Mein Verdacht: alle unangenehmen Aspekte der Büroarbeit in großen Firmen werden in diesen Begriff hineinprojiziert. Monotonie und standardisierte Wiederkehr der gleichen Abläufe, Zwang zur Anpassung, automatisierte Floskelhaftigkeit der Kommunikation, Frust darüber, dass selbst die Mittagspause den gleichen Zwängen unterworfen ist, wie die Arbeitszeit. Und der Klang? Erinnert das vielstimmige „Mahlzeit“ nicht an das Blöken einer Herde Kühe?

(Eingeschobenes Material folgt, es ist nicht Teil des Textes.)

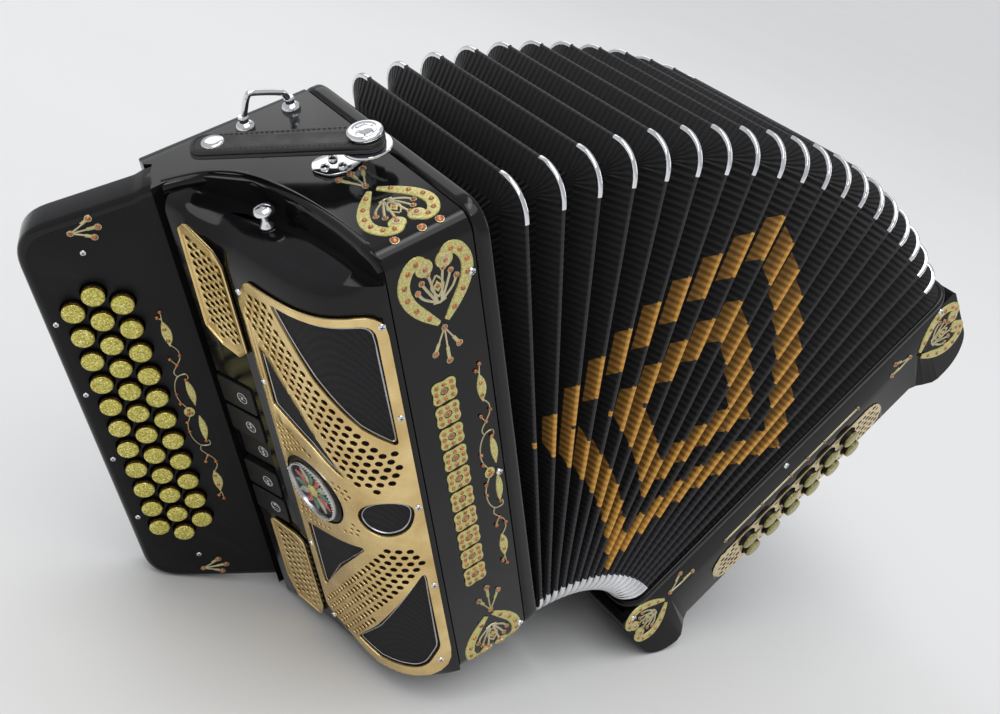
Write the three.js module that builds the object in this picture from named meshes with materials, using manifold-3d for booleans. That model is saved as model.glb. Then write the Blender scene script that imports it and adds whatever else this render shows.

Neben „Mahlzeit“ kommt heute auch wieder „eigentlich“ zum Zuge. Mein Trick: ich habe alle „eigentlich“ Karten von meiner Pinnwand entfernt und hänge die neuen auch nicht gleich auf. So glauben alle, sie wären die ersten, die dieses Wort abgeben. „Eigentlich“, „aber“, „sozusagen“ stehen auf meiner Hitliste „überflüssiger Wörter“ heute ganz oben. Offenbar ein Ausdruck für die Sehnsucht der Menschen nach einer klaren, eindeutigen Sprache (in einer klaren, eindeutigen Welt. Kann man verstehen, bei der aktuellen Unübersichtlichkeit des Seins. Relativierungen sind nicht beliebt. Andererseits, denke ich, wenn wir nicht mehr relativieren könnten, wenn wir nur noch auf unseren (eindeutigen) Positionen beharren, werden Zusammenleben und gegenseitiges Verständnis nicht grade erleichtert. Wie soll ich differenzieren, wenn ich nicht mehr „ja, aber sagen“ kann, einerseits oder andererseits abwägen und auf den „eigentlichen“ Kern meiner Idee hinweisen kann?